1941—Tuskegee Airmen Take Flight
During World War II, the 99th Pursuit Squadron, aka the Tuskegee Airmen, is activated. The group is the first all-black unit of the Army Air Corp, and serves with distinction in Africa, Italy, Germany and other areas. In March 2007 the surviving airmen and the widows of those who had died received Congressional Gold Medals for their service.
March 18
1906—First Airplane Flight in Europe
Romanian designer Traian Vuia flies twelve meters outside Paris in a self-propelled airplane, taking off without the aid of tractors or cables, and thus becomes the first person to fly a self-propelled, heavier-than-air aircraft. Because his craft was not a glider, and did not need to be pulled, catapulted or otherwise assisted, it is considered by some historians to be the first true airplane.

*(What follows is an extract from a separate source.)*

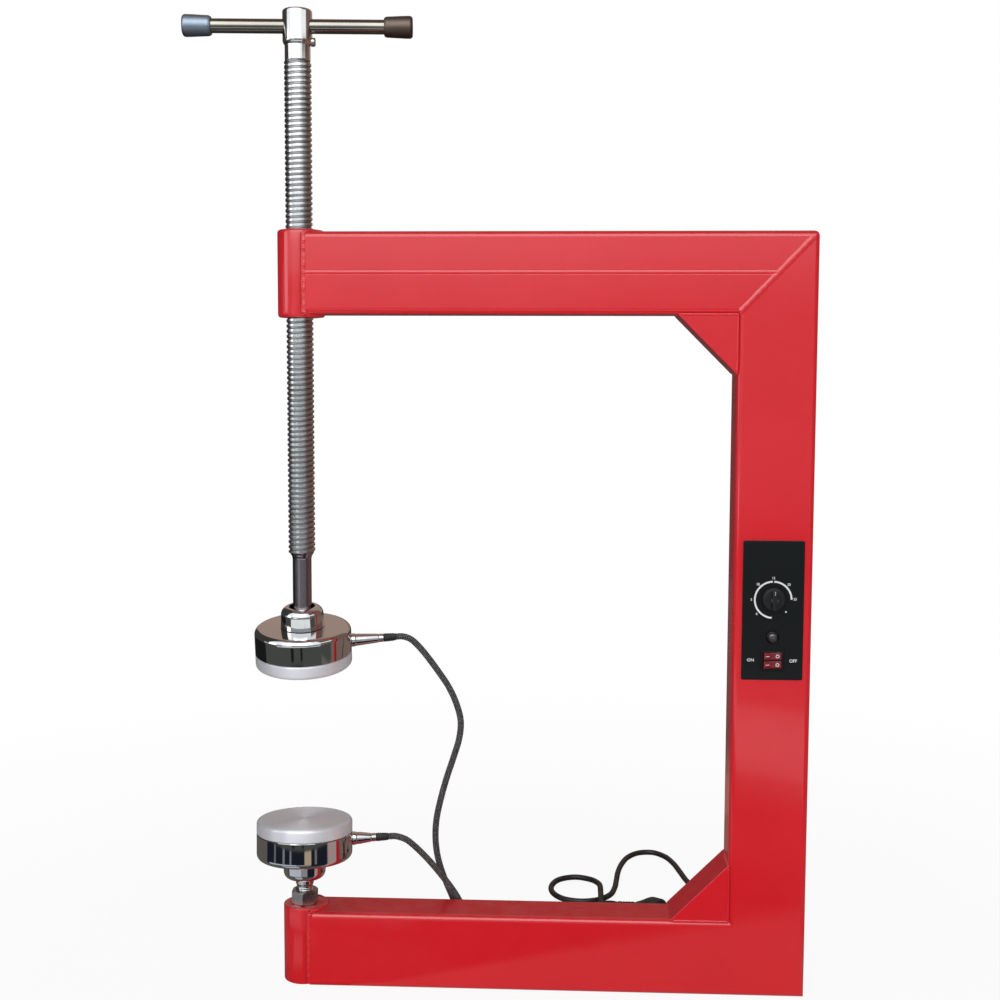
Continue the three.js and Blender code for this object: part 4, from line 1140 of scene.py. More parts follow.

1965—Leonov Walks in Space
Soviet cosmonaut Aleksei Leonov leaves his spacecraft the Voskhod 2 for twelve minutes. At the end of that time Leonov's spacesuit had inflated in the vacuum of space to the point where he could not re-enter Voskhod's airlock. He opened a valve to allow some of the suit's pressure to bleed off, was barely able to get back inside the capsule, and in so doing became the first person to complete a spacewalk.
March 17
1966—Missing Nuke Found
Off the coast of Spain in the Mediterranean, the deep submergence vehicle Alvin locates a missing American hydrogen bomb. The 1.45-megaton nuke had been lost by the U.S. Air Force during a midair accident over Palomares, Spain. It was found resting in nearly three-thousand feet of water and was raised intact on 7 April.